* **Directions**
Your task is to copy every line of this material exactly.

>> begin Source data

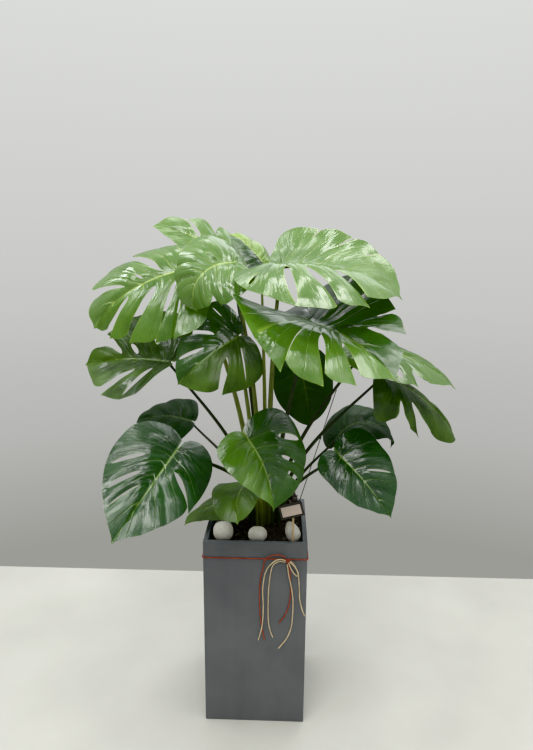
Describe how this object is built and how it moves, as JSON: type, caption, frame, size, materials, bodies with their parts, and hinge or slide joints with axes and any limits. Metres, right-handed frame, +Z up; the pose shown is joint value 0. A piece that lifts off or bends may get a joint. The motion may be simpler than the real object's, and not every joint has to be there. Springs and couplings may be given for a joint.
{
  "type": "potted monstera",
  "caption": "Split-leaf philodendron in a tall square planter, with soil, white pebbles, a small bare sign on a stick and a cord tied in a bow.",
  "frame": {"origin": "middle of the planter's flat underside", "axes": "+Z up along the planter; the planter's front, with the bow, faces -Y; +X is to the right seen from the front"},
  "size_m": [1.1592, 0.8599, 1.5171],
  "materials": {
    "planter_paint": "matt slate grey, fine speckle",
    "potting_soil": "rough, dark and crumbly",
    "leaf": "glossy leaf with pale veins",
    "stem": "satin, brown green",
    "pebble": "smooth matt white pebble",
    "dark_wood": "dark stained",
    "card": "matt, bare",
    "pale_wood": "raw pale wood",
    "rod_paint": "dark satin coat",
    "red_cord": "twisted cord",
    "pale_cord": "twisted cord"
  },
  "bodies": {
    "root": {"planter": "planter_paint", "soil": "potting_soil", "pebble_left": "pebble", "pebble_middle": "pebble", "pebble_right": "pebble", "sign_frame": "dark_wood", "sign_card": "card", "sign_stick": "pale_wood", "support_rod": "rod_paint", "tie_cord": "red_cord", "stem_front": "stem", "stem_back": "stem", "stem_small": "stem", "leaf_top_right": "leaf", "leaf_right_large": "leaf", "leaf_top_left": "leaf", "leaf_top_middle": "leaf", "leaf_top_back": "leaf", "leaf_young": "leaf", "leaf_left": "leaf", "leaf_centre_left": "leaf", "leaf_low_left_large": "leaf", "leaf_low_left_back": "leaf", "leaf_low_centre": "leaf", "leaf_over_rim": "leaf", "leaf_low_right": "leaf", "leaf_low_right_back": "leaf", "leaf_right_hanging": "leaf", "leaf_far_right": "leaf", "leaf_centre_back": "leaf", "leaf_small_left": "leaf", "tail_left_pale": "pale_cord", "tail_left_red": "red_cord", "tail_inner_pale": "pale_cord", "tail_long_pale": "pale_cord", "tail_short_red": "red_cord", "tail_right_pale": "pale_cord"}
  },
  "joints": []
}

>> end Source data

* **Reply**
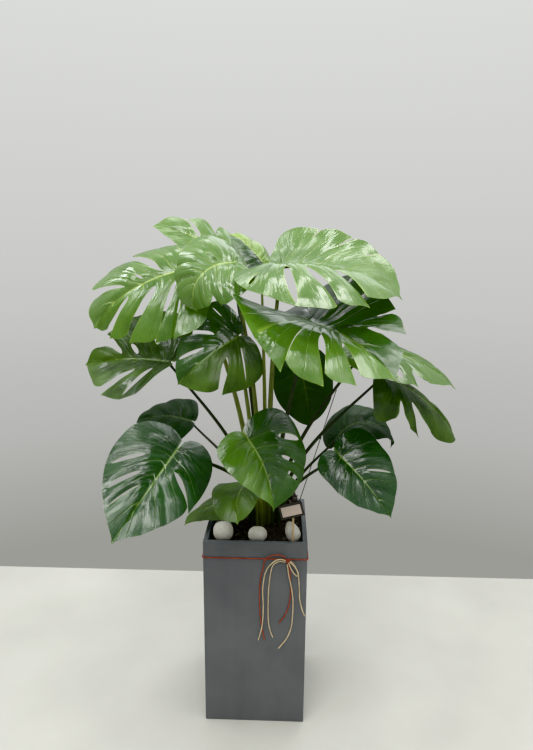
Describe how this object is built and how it moves, as JSON: type, caption, frame, size, materials, bodies with their parts, and hinge or slide joints with axes and any limits. Metres, right-handed frame, +Z up; the pose shown is joint value 0. A piece that lifts off or bends may get a joint. The motion may be simpler than the real object's, and not every joint has to be there. Springs and couplings may be given for a joint.
{
  "type": "potted monstera",
  "caption": "Split-leaf philodendron in a tall square planter, with soil, white pebbles, a small bare sign on a stick and a cord tied in a bow.",
  "frame": {"origin": "middle of the planter's flat underside", "axes": "+Z up along the planter; the planter's front, with the bow, faces -Y; +X is to the right seen from the front"},
  "size_m": [1.1592, 0.8599, 1.5171],
  "materials": {
    "planter_paint": "matt slate grey, fine speckle",
    "potting_soil": "rough, dark and crumbly",
    "leaf": "glossy leaf with pale veins",
    "stem": "satin, brown green",
    "pebble": "smooth matt white pebble",
    "dark_wood": "dark stained",
    "card": "matt, bare",
    "pale_wood": "raw pale wood",
    "rod_paint": "dark satin coat",
    "red_cord": "twisted cord",
    "pale_cord": "twisted cord"
  },
  "bodies": {
    "root": {"planter": "planter_paint", "soil": "potting_soil", "pebble_left": "pebble", "pebble_middle": "pebble", "pebble_right": "pebble", "sign_frame": "dark_wood", "sign_card": "card", "sign_stick": "pale_wood", "support_rod": "rod_paint", "tie_cord": "red_cord", "stem_front": "stem", "stem_back": "stem", "stem_small": "stem", "leaf_top_right": "leaf", "leaf_right_large": "leaf", "leaf_top_left": "leaf", "leaf_top_middle": "leaf", "leaf_top_back": "leaf", "leaf_young": "leaf", "leaf_left": "leaf", "leaf_centre_left": "leaf", "leaf_low_left_large": "leaf", "leaf_low_left_back": "leaf", "leaf_low_centre": "leaf", "leaf_over_rim": "leaf", "leaf_low_right": "leaf", "leaf_low_right_back": "leaf", "leaf_right_hanging": "leaf", "leaf_far_right": "leaf", "leaf_centre_back": "leaf", "leaf_small_left": "leaf", "tail_left_pale": "pale_cord", "tail_left_red": "red_cord", "tail_inner_pale": "pale_cord", "tail_long_pale": "pale_cord", "tail_short_red": "red_cord", "tail_right_pale": "pale_cord"}
  },
  "joints": []
}